Over the past few months, we have been adding a lot of key features to the platform—some released, some to be announced very soon. These new things have helped round the service into shape, but the opportunity and challenge now will be to pull it all together and ensure dev.to is a cohesive environment capable of connecting developers with great ideas, knowledge, and peers, without being cluttered.

With that, I spent the weekend revamping a few areas of the site that had been sitting around in an "minimum viable product" state for a long time. They needed a few touches in order to be truly useful (and scaleable).

At the end of this post I have a note about the latest in our open source project.

Podcasts

You can now follow podcasts as though you'd follow users or tags on the site. Once you follow a podcast, for example, Software Engineering Daily, their episodes will show up in your feed in a podcast section of your home feed when they have released new episodes on that day.

The podcast section has been around for a while on the site, and while always promising, it lacked some key functionality and was buggy. There are still some kinks to work out, but I hope this will give it some momentum. Being able to discover, listen to, and discuss software podcasts on dev.to is a fabulous thing.

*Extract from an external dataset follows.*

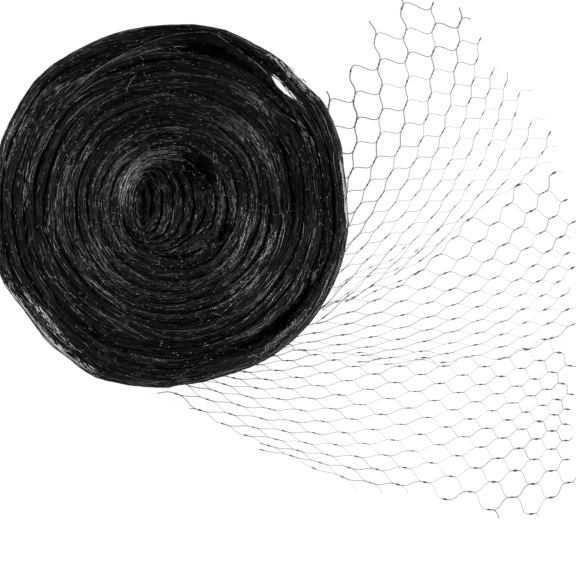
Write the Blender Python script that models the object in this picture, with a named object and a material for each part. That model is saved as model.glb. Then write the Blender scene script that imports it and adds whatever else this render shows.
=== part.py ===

We currently pull in 65 Podcasts from around the developer world, all with consent from the podcasters and all using original source files so the podcasters get full credit for downloads through our platform. If you know any podcasts that could be added, help put us in touch with the folks who run the show!

Reading List

I gave the reading list a fabulous makeover. You can now search and filter with ease, as well as "archive" posts that you no longer need (but still may want to retrieve later). There are additional filtering and sorting options that can be available soon, but the important part is the rewrite which will make additional features possible.

The new reading list is written in Preact and backed by an Algolia private index of your saved posts. It's blazing fast and will scale to as many posts as you care to save.

Save posts by hitting the SAVE button in the list view or the bookmark icon on a reading page. The lack of cohesion on this button is an example of work that needs to be done, but I plan on devoting a lot of time to the general usability of the site, great things to come!

It's only been a few hours, but I already find myself making much better use of my reading list. (Located on the left-hand sidebar of the home page). I cannot wait to usher in similar gains across the site.

The search functionality will be rewritten similar to the reading list. I'd describe the general effort as cohesion and design improvements. Expect a lot of great stuff in the near future—in addition to the brand new things coming soon. Improvements to the editors are also forthcoming, as are niceties like autocomplete on usernames and things like that.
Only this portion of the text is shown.